(Oak Bay Police/Twitter)

Oak Bay Police were busy last week responding to over 60 calls of reported crime. 

There were three notable incidents police dealt with, including a bizarre break-in, a speeder going over 100 km/h over the speed limit and a scammer trying to get money by claiming to be a BC Hydro employee. 

Breaking and entering

Early in the week, on Monday, January 9th, at around 3:30 p.m. police attended a home for a report of breaking and entering.

The home was located in the 1000-block of Beach Drive and had previously reported a break and enter on December 28th, not even a month prior to this incident.

In the December break and enter, police say that several items were stolen from the Beach Drive home. The report made on January 9th was similar to the initial incident, but a little bit different as well.

This time, the complainant told police that several items in the house were moved in a manner that made them think the thief was going to be coming back for the items later.

Oak Bay Police surveilled the residence overnight to try to catch the thief in the act.

Overnight, a pickup truck with a cargo trailer parked across the street from the house, and police say that its owner has a history of property crime.

According to police, around 5 a.m., officers saw their suspect who was the truck’s owner walk away from the residence, enter the truck and drive away. 

Police followed and arrested the 54-year-old man for possession of property obtained by crime. He was taken into custody and given a court date later in January. 

Excessive speeding

On Friday, January 30th, at around 1:15 a.m. a police officer was conducting a traffic stop on Foul Bay Road near Newton Street when they saw a vehicle travelling at excessive speeds down the hill.

Police say the officer was able to use a radar gun to determine its speed and it registered at 128 km/h. The posted speed limit on the road it was travelling on was 50 km/h.

According to police, the vehicle in question was stopped and the 21-year-old man driving was given a $468 ticket for excessive speeding, and his vehicle was impounded for seven days, as per the Motor Vehicle Act.

‘BC Hydro’ scam

Scams have been common across Greater Victoria in recent months and Oak Bay Police are only the latest to deal with the aftermath of one in their community.

At around 4:10 p.m. on Tuesday, January 10th, Oak Bay Police responded to a call of fraud in the 2800-block of Foul Bay Road. 

The complainant who had called the police told them they had received a phone call from someone claiming to work for BC Hydro.

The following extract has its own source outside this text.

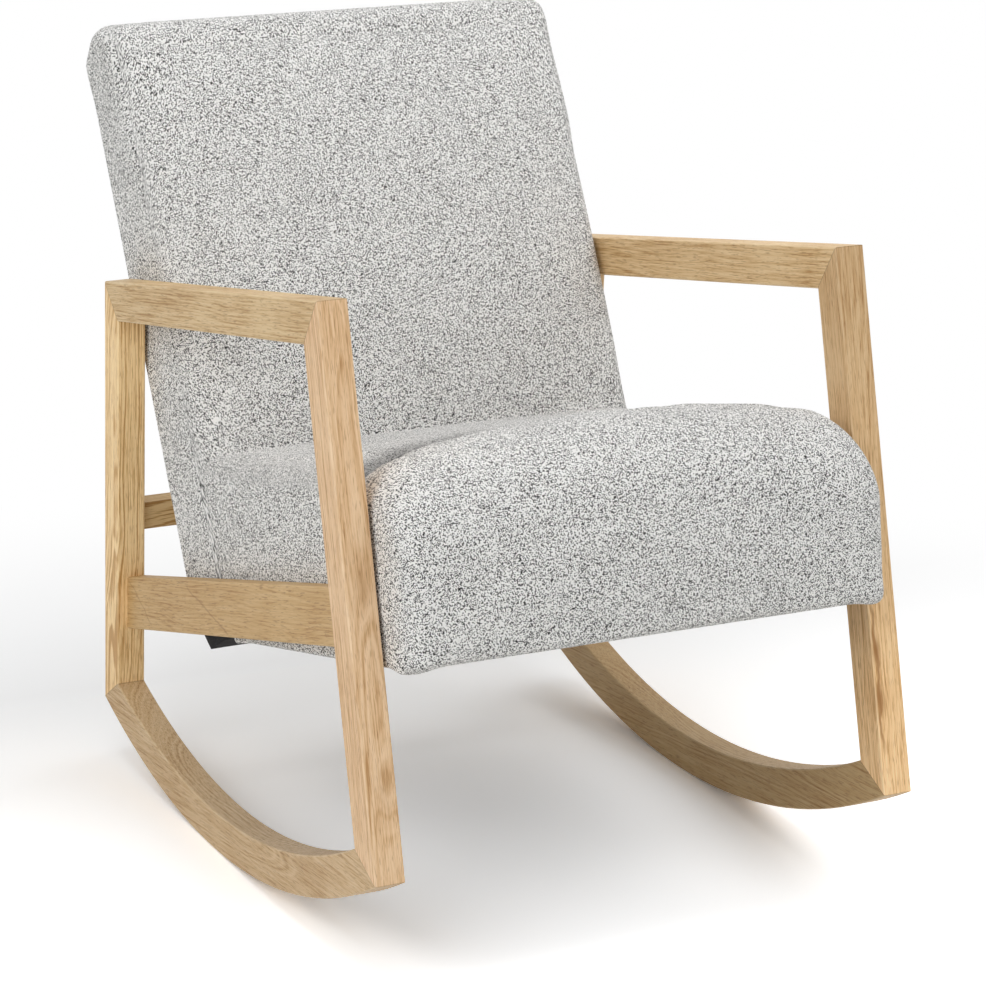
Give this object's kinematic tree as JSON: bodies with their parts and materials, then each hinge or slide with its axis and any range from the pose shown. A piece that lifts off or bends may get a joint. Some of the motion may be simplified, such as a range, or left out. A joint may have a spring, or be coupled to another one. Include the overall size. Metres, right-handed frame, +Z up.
{
  "type": "upholstered rocking chair",
  "caption": "Low rocking chair: a padded seat and a leaning padded back between two open wooden side frames whose lower members are the rockers.",
  "frame": {"origin": "the point on the floor midway between the rockers, where they touch it at rest", "axes": "+Z up, the chair faces -Y, +X is on the sitter's left"},
  "size_m": [0.61, 0.9074, 0.8421],
  "materials": {
    "oiled_oak": "satin",
    "beech": "matte",
    "plywood": "matte",
    "woven_cover": "matte",
    "black_dust_cloth": "matte",
    "foam": "matte",
    "zinc_plated_steel": "satin",
    "spacer_plastic": "matte",
    "webbing": "matte",
    "burlap": "matte"
  },
  "bodies": {
    "root": {"left_armrest": "oiled_oak", "left_front_leg": "oiled_oak", "left_rear_leg": "oiled_oak", "left_rocker": "oiled_oak", "left_seat_rail": "oiled_oak", "right_armrest": "oiled_oak", "right_front_leg": "oiled_oak", "right_rear_leg": "oiled_oak", "right_rocker": "oiled_oak", "right_seat_rail": "oiled_oak", "rear_stretcher": "oiled_oak", "left_frame_dowels": "beech", "right_frame_dowels": "beech", "seat_front_board": "plywood", "seat_rear_board": "plywood", "left_seat_board": "plywood", "right_seat_board": "plywood", "left_back_upright": "plywood", "right_back_upright": "plywood", "back_top_board": "plywood", "back_lower_board": "plywood", "back_foot_board": "plywood", "seat_corner_blocks": "plywood", "seat_cover": "woven_cover", "back_cover": "woven_cover", "back_outside_panel": "woven_cover", "seat_dust_cover": "black_dust_cloth", "back_foot_cover": "black_dust_cloth", "seat_foam": "foam", "back_foam": "foam", "left_threaded_inserts": "zinc_plated_steel", "right_threaded_inserts": "zinc_plated_steel", "frame_bolts": "zinc_plated_steel", "frame_bolt_washers": "zinc_plated_steel", "back_bolts": "zinc_plated_steel", "back_bolt_washers": "zinc_plated_steel", "seat_springs": "zinc_plated_steel", "spring_clips": "zinc_plated_steel", "frame_spacers": "spacer_plastic", "back_webbing": "webbing", "seat_burlap": "burlap"}
  },
  "joints": []
}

The “employee” told them that their utility bill was unpaid and that they needed to pay immediately or the utilities would be cut off. 

It was specified by this “employee” that the bill must be paid in Bitcoin.

The complainant made an arrangement with this scammer to pay $3,000 in Bitcoin and was scammed out of that money.

Canada’s National Anti-Fraud Centre recommends the following steps to avoid falling victim to a scam such as this:

  • Don’t be afraid to say no – request the information your caller wants in writing or just hang up the phone
  • Ask for verification – banks and government organizations don’t typically ask for money over the phone. Ask for some verification regarding who your caller says they represent
  • Don’t give out your personal information over the phone unless you made the call to an organization you trust. Don’t give out:
    • Your name
    • Your address
    • Your birthdate
    • Your Social Insurance Number (SIN)
    • Your credit card or banking information
  • Beware of “upfront fees” – some scammers will ask you to pay fees before receiving a prize, shipment or a service. This is illegal in Canada. If you win something, it is free
  • Protect your computer – don’t click on random pop-ups in your internet browser and don’t call any phone numbers that pop-up. These put your computer at risk of viruses that may be able to share your personal information
  • Be careful of sharing pictures – especially when it comes to expletive content. Do not share anything someone might be able to use as leverage against you
  • Protect your accounts – have strong passwords, use multi-factor authentication, only log into accounts from trusted sources and don’t share personal information on social media
  • Recognize spoofing – scammers will clone emails, phone numbers and websites to try to make you think they are contacting you from a trusted source. To protect yourself from spoofing you should:
    • Never assume phone numbers on your call display are accurate
    • Hang up then call back a number when someone claims to be contacting you from your financial institution, service provider, law enforcement or government agency
    • Call the company or agency in question directly if you receive a text message or email. Make sure you research their contact information and call the number on their website
    • Never click on links received via text message or email
    • When visiting a website, always verify the URL and domain to make sure you are on the official website

Utility companies will never request money in this way. Large organizations like BC Hydro would never ask their customers to pay them a large sum of money in Bitcoin or any other crypto currency. 

If you are suspicious about a call, an email or a text making a request like this, call the Canadian Anti Fraud Centre at 1-888-495-8501.